At the source of the channel
      We headed into the mountains for our next set of interviews with the Bakonjo tribe.  First, we stopped of the see the source of the channel at the nearest river.  We then traveled further down the channel where the Bakonjo farming community is situated.  Although the Bakonjo are slightly more fortunate than the Basongora in that the channel has not yet dried up in their part of the community, the water that does flow in this channel is very dirty and not fit for consumption.  We sat down for our interview where we discussed the issues that the Bakonjo have in trying to obtain enough water for their crops and fish farms.  Our second interview was a little rushed since lunchtime was drawing near, and it is considered to be very rude to interfere with mealtimes in Ugandan culture.  After just an hour with the Bakonjo, we set off.

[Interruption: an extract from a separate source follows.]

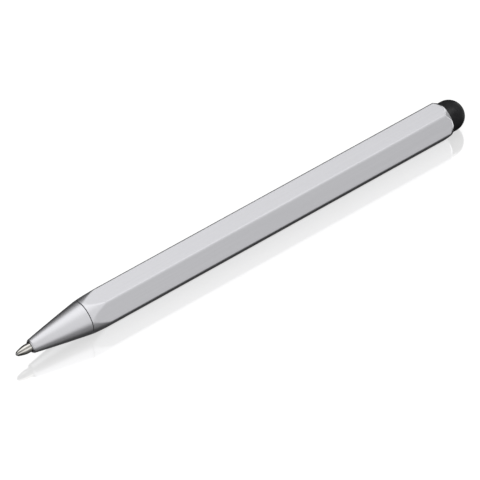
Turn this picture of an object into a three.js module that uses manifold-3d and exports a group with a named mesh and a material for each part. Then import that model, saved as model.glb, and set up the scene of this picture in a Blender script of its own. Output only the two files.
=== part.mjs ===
// Hexagonal aluminium pen with a touch tip: a ballpoint that a twist of the nose cone draws in,
// and a hollow rubber dome at the other end.
// Millimetres. The pen lies along X on one flat of its hexagon, with the writing point towards -X.
// Stations along the pen are measured from the writing ball's end, and radii from the pen's axis.

import * as THREE from "three";
import { mergeVertices } from "three/addons/utils/BufferGeometryUtils.js";
import Module from "manifold-3d";

const wasm = await Module();
wasm.setup();

// Outside of the pen
const ACROSS_FLATS = 9.5;
const CORNER_ROUNDING = 0.65;
const BARREL_LENGTH = 113.9;
const SHOULDER_LENGTH = 4.85;
const SEAM_INSET = 0.09;
const SEAM_GAP = 0.15;
const NOSE_LENGTH = 15.98;
const NOSE_MOUTH_RADIUS = 1.86;
const NOSE_SWELL = 0.06;
const MOUTH_BEVEL = 0.32;
const POINT_REACH = 4.3;
const REAR_CHAMFER_LENGTH = 1.59;
const REAR_CHAMFER_DEPTH = 0.29;
const DOME_RADIUS = 4.23;
const DOME_COLLAR = 1.71;

// Fits
const PRESS_GAP = 0.03;
const RUNNING_GAP = 0.1;
const FACE_GAP = 0.05;
const GUIDE_GAP = 0.12;

// Barrel and its ends
const BARREL_BORE_RADIUS = 3.95;
const DOME_SEAT_DEPTH = 3.9;
const DOME_SEAT_GAP = 0.06;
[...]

Interviews with the Bakonjo
 For our own lunch, we spent the afternoon at the HIPO Resort on the shore of Lake George.  We spent an hour lounging on the shore before enjoying a heaping plate of rice, matoke, groundnuts, vegetables, and tilapia (which I personally skipped).  The evening was spent battling several more black outs while trying to make closing presentations of the day's findings.  Within the next week, we will all be completing case studies of the water conflict taking place in the Basongora and Bakonjo communities.  These case studies will then be sent to Adelphi for them to use in the framework that they are publishing on water conflict and climate change.  Overall, I can honestly say that the whole experience was one of the highlights of my time in Uganda so far.

1 comment:

  1. very interesting blog about your trip and visits to the 2 tribes. It is just heart-breaking to read about their struggles for water. I know you are gaining more and more of an appreciation for how well we have it here and why Rotary's mission is so important.